• WHAT NEEDS TO BE DONE:
How many of these lines hold the string "that"? Answer with the number only.

• DATA SECTION:
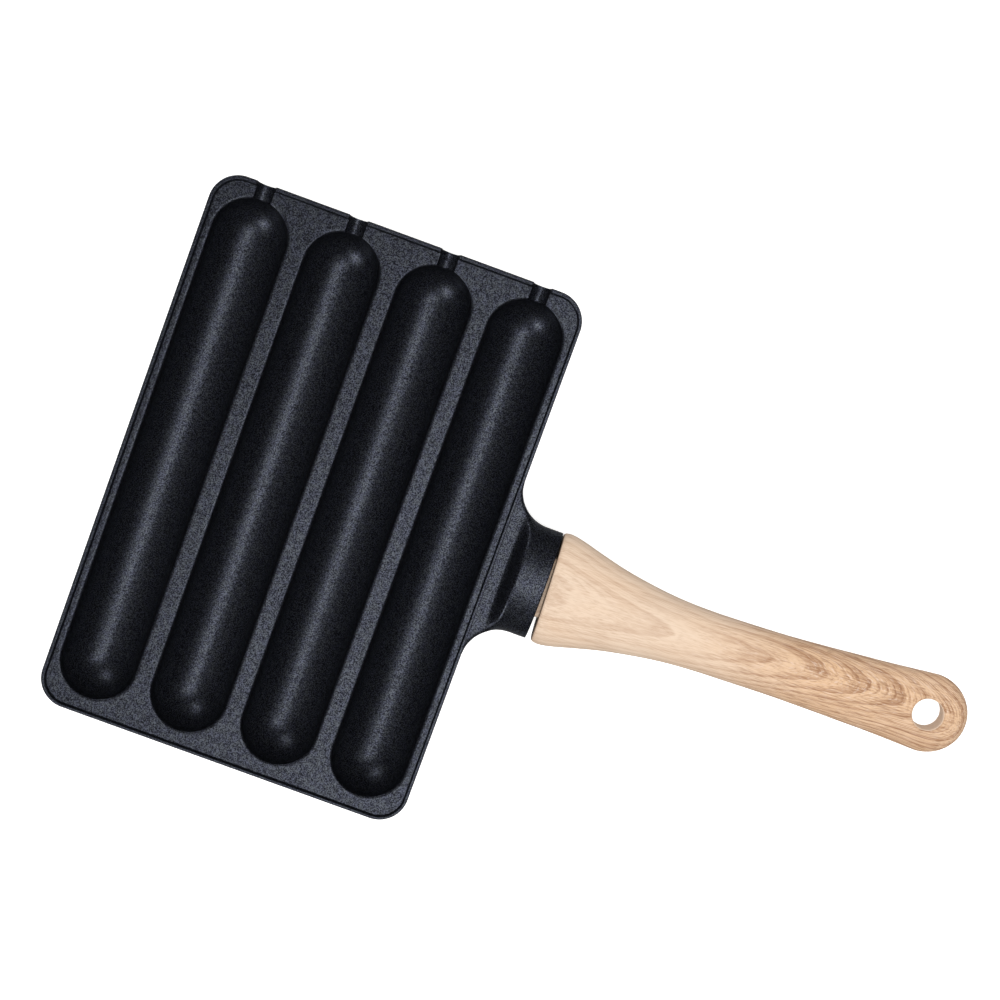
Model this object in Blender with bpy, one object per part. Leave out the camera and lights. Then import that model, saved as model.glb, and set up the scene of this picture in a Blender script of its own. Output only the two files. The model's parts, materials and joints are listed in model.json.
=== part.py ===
"""Hot dog pan: a coated casting with four troughs and a wooden handle screwed into its neck.

Units are metres and +Z is up. The origin is the middle of the base, on the surface that the pan
stands on. The handle points along +X, and the ends with the stick notches are at +Y.
"""
import math

import bmesh
import bpy
from mathutils import Matrix, Vector

# Troughs
TROUGH_COUNT = 4
TROUGH_PITCH = 0.03875
TROUGH_RADIUS = 0.0154
TROUGH_LIP_RADIUS = 0.0007
TROUGH_LENGTH = 0.2136

# Lands and rim
SIDE_LAND = 0.0022
END_LAND = 0.0044
RIM_HEIGHT = 0.0020
RIM_TOP_WIDTH = 0.0013
RIM_INNER_RUN = 0.0006
RIM_EDGE = 0.0004
CORNER_RADIUS = 0.0122

# Shell under the lands
BELLY_WALL = 0.0032
LAND_WALL = 0.0034
SKIRT_CLEARANCE = 0.0050
SKIRT_DRAFT_DEGREES = 7.0
SKIRT_ROOT_WALL = 0.0040
SKIRT_EDGE_WALL = 0.0024
RAIL_WIDTH = 0.0120
RAIL_HEIGHT = 0.0009
RAIL_END_REACH = 0.0020
RIB_COUNT = 3
RIB_SPACING = 0.0620
RIB_THICKNESS = 0.0030

# Notches for the sticks
NOTCH_RADIUS = 0.0036
NOTCH_WALL = 0.0028

# Neck that holds the handle
NECK_LENGTH = 0.0219
NECK_WIDTH = 0.0452
NECK_FILLET = 0.0150
NECK_PARTING_DROP = 0.0040
NECK_CROWN = 0.0120
NECK_KEEL = 0.0100
FLANGE_DROP = 0.00015
SOCKET_START = 0.0041
SOCKET_RUN = 0.0065
FLANGE_POWER = 12.0
SOCKET_POWER = 2.0

# Handle
HANDLE_LENGTH = 0.1743
HANDLE_SKEW_DEGREES = 2.45
HANDLE_BOW = 0.0006
HANDLE_FRONT_WIDTH = 0.0464
HANDLE_WAIST_WIDTH = 0.0249
HANDLE_TAIL_WIDTH = 0.0318
HANDLE_FRONT_CROWN = 0.0123
HANDLE_FRONT_KEEL = 0.0103
HANDLE_WAIST_THICKNESS = 0.0190
HANDLE_TAIL_THICKNESS = 0.0145
HANDLE_TAIL_RISE = 0.0175
HANDLE_EDGE_RADIUS = 0.0012
HANDLE_POWER = 2.2
TAIL_CAP_LENGTH = 0.0163
TAIL_CAP_POWER = 4.0
FRONT_RING_POWER = 1.3
HANGING_HOLE_RADIUS = 0.0062
HANGING_HOLE_SETBACK = 0.0164
HANGING_HOLE_CHAMFER = 0.0009

# Tenon and its fastening
TENON_WIDTH = 0.0250
TENON_DROP = 0.0060
TENON_RISE = 0.0065
TENON_LENGTH = 0.0123
TENON_CORNER_RADIUS = 0.0015
SCREW_SETBACK = 0.0065
SCREW_RADIUS = 0.0020
SCREW_HEAD_RADIUS = 0.0042
SCREW_HEAD_HEIGHT = 0.0026
SCREW_HEAD_EDGE = 0.0006
SCREW_TIP_CHAMFER = 0.0005
SCREW_REACH = 0.0075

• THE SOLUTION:
3